Given exercise
Exactly the lines from the line with "build_frame()" to the line with "bpy.data.objects.remove(obj)" should be extracted, both included, with no other lines.
===== Supplied entries =====
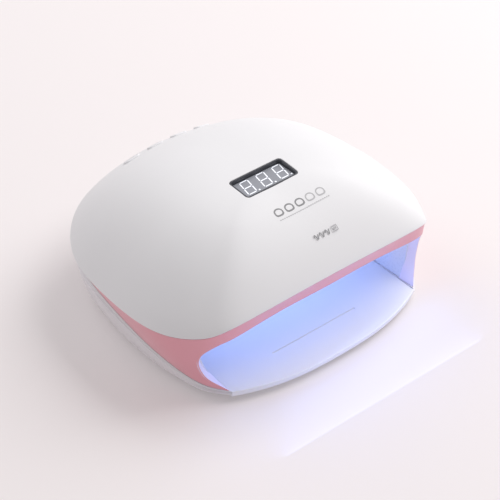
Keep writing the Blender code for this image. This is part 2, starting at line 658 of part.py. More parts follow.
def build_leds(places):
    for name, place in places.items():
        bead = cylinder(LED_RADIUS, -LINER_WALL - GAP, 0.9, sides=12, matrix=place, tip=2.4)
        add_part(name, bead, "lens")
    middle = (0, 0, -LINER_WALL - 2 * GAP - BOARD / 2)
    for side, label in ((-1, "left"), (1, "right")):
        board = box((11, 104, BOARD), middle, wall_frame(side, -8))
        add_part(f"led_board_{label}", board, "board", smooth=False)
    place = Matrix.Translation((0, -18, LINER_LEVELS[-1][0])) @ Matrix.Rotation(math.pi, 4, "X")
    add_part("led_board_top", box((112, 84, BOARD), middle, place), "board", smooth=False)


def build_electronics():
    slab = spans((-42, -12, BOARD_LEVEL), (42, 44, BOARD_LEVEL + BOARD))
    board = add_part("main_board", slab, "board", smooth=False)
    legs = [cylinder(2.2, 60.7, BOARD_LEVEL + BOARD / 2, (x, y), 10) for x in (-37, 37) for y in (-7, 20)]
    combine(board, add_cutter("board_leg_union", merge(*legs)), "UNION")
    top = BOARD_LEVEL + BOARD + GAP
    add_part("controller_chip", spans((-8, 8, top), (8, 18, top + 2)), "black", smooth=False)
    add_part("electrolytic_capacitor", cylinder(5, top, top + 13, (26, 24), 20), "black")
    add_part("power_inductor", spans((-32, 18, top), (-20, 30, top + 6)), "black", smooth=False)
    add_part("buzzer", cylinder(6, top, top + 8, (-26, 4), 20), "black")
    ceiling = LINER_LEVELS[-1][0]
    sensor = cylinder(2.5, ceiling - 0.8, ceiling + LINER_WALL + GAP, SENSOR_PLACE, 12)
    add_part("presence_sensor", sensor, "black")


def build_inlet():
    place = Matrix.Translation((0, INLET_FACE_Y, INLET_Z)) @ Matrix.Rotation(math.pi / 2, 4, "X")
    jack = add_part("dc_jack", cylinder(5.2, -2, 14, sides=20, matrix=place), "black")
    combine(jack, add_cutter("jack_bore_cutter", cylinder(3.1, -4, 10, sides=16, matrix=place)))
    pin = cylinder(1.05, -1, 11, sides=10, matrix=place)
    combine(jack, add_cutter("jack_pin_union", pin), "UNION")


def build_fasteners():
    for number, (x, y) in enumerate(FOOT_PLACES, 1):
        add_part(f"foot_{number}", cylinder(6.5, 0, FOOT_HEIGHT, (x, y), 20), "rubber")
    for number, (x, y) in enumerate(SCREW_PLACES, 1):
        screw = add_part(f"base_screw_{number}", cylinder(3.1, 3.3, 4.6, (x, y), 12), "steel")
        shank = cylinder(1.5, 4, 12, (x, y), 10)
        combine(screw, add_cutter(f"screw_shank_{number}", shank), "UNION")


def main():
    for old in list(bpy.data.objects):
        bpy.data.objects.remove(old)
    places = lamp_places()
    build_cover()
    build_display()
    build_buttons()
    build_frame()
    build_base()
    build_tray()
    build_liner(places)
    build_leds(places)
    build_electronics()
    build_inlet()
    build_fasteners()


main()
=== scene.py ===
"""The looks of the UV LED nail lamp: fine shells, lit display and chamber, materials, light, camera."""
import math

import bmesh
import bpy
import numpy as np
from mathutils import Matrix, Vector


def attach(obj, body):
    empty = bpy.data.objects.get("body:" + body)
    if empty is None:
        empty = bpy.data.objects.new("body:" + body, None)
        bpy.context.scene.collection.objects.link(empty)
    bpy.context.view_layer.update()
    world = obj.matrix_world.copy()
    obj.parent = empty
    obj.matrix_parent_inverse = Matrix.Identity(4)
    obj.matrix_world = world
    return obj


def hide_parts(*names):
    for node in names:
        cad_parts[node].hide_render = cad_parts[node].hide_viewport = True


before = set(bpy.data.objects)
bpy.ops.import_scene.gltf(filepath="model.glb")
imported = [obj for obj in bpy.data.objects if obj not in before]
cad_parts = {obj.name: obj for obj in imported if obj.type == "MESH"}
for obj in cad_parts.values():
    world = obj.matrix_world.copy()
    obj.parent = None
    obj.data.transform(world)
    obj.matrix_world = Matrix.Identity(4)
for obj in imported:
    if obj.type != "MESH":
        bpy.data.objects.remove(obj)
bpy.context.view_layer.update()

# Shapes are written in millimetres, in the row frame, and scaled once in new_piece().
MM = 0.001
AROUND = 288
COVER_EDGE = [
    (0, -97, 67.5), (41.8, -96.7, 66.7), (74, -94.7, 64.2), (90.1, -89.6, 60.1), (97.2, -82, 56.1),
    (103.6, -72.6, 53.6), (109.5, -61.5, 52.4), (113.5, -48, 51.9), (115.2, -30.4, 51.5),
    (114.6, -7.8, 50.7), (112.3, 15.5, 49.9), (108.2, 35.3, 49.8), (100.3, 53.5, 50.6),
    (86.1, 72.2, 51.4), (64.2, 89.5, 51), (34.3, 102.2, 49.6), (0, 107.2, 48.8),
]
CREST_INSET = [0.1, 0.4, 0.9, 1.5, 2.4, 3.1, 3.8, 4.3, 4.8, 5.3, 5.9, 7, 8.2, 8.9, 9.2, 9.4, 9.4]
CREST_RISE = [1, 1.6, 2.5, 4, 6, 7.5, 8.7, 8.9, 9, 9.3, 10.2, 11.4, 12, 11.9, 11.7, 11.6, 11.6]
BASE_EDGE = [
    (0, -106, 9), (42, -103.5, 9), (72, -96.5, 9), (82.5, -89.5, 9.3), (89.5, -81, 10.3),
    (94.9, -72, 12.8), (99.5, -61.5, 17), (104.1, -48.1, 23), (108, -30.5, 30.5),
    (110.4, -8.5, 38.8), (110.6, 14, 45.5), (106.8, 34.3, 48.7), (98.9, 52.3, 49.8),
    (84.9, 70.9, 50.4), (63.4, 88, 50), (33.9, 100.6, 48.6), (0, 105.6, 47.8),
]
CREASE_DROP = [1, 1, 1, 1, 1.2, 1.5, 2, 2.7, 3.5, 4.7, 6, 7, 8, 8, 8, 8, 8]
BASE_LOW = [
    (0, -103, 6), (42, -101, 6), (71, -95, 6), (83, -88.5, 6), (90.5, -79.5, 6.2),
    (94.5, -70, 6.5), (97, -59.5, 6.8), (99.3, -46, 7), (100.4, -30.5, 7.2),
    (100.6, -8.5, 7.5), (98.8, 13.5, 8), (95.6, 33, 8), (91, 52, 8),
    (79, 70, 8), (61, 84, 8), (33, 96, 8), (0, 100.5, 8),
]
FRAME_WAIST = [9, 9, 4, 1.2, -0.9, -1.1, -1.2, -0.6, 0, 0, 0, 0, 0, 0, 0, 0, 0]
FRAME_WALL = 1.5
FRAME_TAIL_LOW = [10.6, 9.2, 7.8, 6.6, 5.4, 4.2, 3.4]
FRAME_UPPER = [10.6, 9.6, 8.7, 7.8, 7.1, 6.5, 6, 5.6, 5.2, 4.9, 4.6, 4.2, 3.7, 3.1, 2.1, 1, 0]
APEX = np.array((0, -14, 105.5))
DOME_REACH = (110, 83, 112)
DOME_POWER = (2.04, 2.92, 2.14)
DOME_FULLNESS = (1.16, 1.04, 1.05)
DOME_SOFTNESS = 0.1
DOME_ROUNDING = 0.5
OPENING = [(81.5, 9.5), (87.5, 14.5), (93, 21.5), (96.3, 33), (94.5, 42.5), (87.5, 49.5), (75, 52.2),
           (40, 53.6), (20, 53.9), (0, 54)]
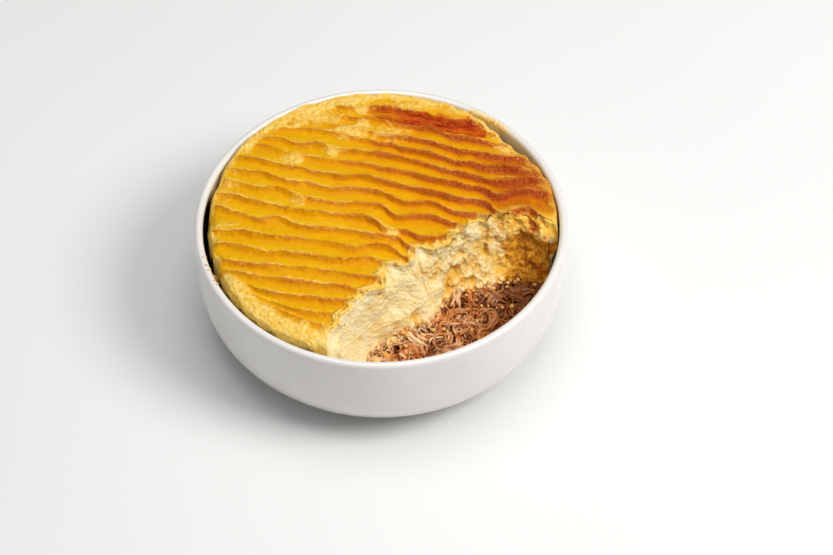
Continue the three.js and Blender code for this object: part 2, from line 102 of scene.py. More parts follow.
=====
Result of the task
    build_frame()
    build_base()
    build_tray()
    build_liner(places)
    build_leds(places)
    build_electronics()
    build_inlet()
    build_fasteners()


main()
=== scene.py ===
"""The looks of the UV LED nail lamp: fine shells, lit display and chamber, materials, light, camera."""
import math

import bmesh
import bpy
import numpy as np
from mathutils import Matrix, Vector


def attach(obj, body):
    empty = bpy.data.objects.get("body:" + body)
    if empty is None:
        empty = bpy.data.objects.new("body:" + body, None)
        bpy.context.scene.collection.objects.link(empty)
    bpy.context.view_layer.update()
    world = obj.matrix_world.copy()
    obj.parent = empty
    obj.matrix_parent_inverse = Matrix.Identity(4)
    obj.matrix_world = world
    return obj


def hide_parts(*names):
    for node in names:
        cad_parts[node].hide_render = cad_parts[node].hide_viewport = True


before = set(bpy.data.objects)
bpy.ops.import_scene.gltf(filepath="model.glb")
imported = [obj for obj in bpy.data.objects if obj not in before]
cad_parts = {obj.name: obj for obj in imported if obj.type == "MESH"}
for obj in cad_parts.values():
    world = obj.matrix_world.copy()
    obj.parent = None
    obj.data.transform(world)
    obj.matrix_world = Matrix.Identity(4)
for obj in imported:
    if obj.type != "MESH":
        bpy.data.objects.remove(obj)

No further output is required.